The math is simple, but the emotions are complicated. We must consider Romans 8:32 when we experience the crushing pain of loss in love or life:
32He who did not spare His own Son, but delivered Him over for us all, how will He not also with Him freely give us all things?

The mindset thus prescribed by 1 Thessalonians 5:18 is contextualized by verses like Romans 8:32. It requires a future-orientation as we trust in God’s promises despite our troubled present experience. This orientation is the key to staying power in intensified suffering. One of the most foundational passages to combine a future-orientation for contextualizing present suffering is Hebrews 12:1-3. Verses 2-3 establish Jesus as the focus of our attention so that He becomes our example and pattern in suffering:
2fixing our eyes on Jesus, the author and perfecter of faith, who for the joy set before Him endured the cross, despising the shame, and has sat down at the right hand of the throne of God. 3For consider Him who has endured such hostility by sinners against Himself, so that you will not grow weary and lose heart.
Only through a perspective of faith in God’s eternal promises which are ours in Christ does “in everything give thanks” have any real traction.

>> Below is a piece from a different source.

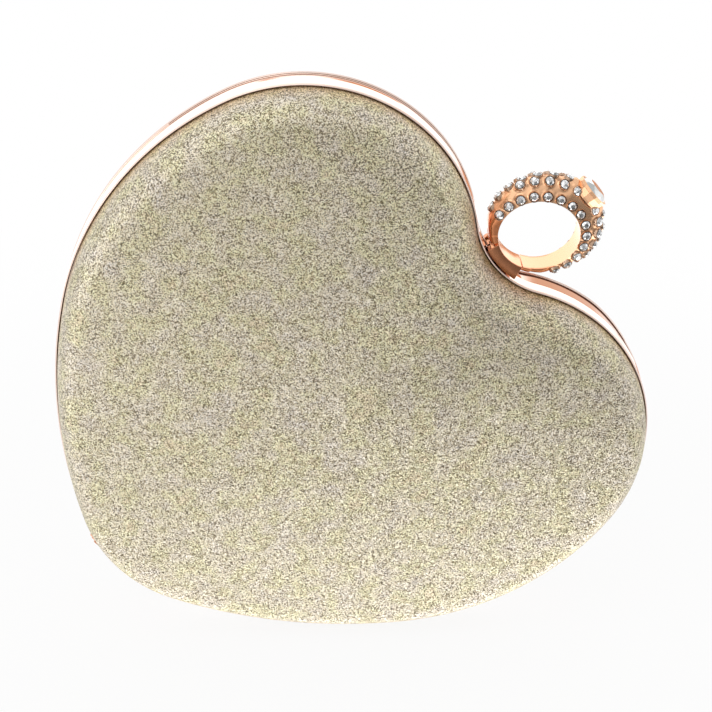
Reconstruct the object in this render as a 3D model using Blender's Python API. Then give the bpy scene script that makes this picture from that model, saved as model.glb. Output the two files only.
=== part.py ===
"""Heart-shaped evening clutch: two puffed glitter halves in polished frames, hinged at the tip,
with a stone-set finger ring in the cleft as the clasp's lever.

Metres, +Z up, front towards -Y, standing on the flat of its lower side. The pieces are drawn in
the heart's own axes: u runs from the tip to the cleft, v across, and w out of the front face.
"""
import math

import bmesh
import bpy
from mathutils import Matrix, Vector

# Heart outline: each half is a tip arc, a side arc with a flat to stand on, a waist arc,
# a lobe arc and a cleft arc. u is zero at the widest line.
HALF_WIDTH = 0.0837
WAIST_RADIUS = 0.0816
LOBE_RADIUS = 0.04545
SIDE_RADIUS = 0.1388
TIP_RADIUS = 0.0402
CLEFT_RADIUS = 0.0234
WAIST_TO_LOBE = math.radians(15.14)
WAIST_TO_SIDE = math.radians(35.1)
TILT = math.radians(40.75)
FLAT_TURN = math.radians(9.92)
TIP_STEPS, SIDE_STEPS, WAIST_STEPS, LOBE_STEPS, CLEFT_STEPS = 2, 4, 7, 10, 3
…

It is nonsense to the closed-system thinking of naturalism which sees the finality of death as ultimate and the inevitability of death as a cause for ultimate despair. The Christian message deals at its core with the real problems of life and death, and the enduring Christian attitude must rest on joy and thanksgiving because God has promised that life will win eternally. In Christ we are victors, and our constant attitude is thankfulness for God’s eternal provisions on our behalf.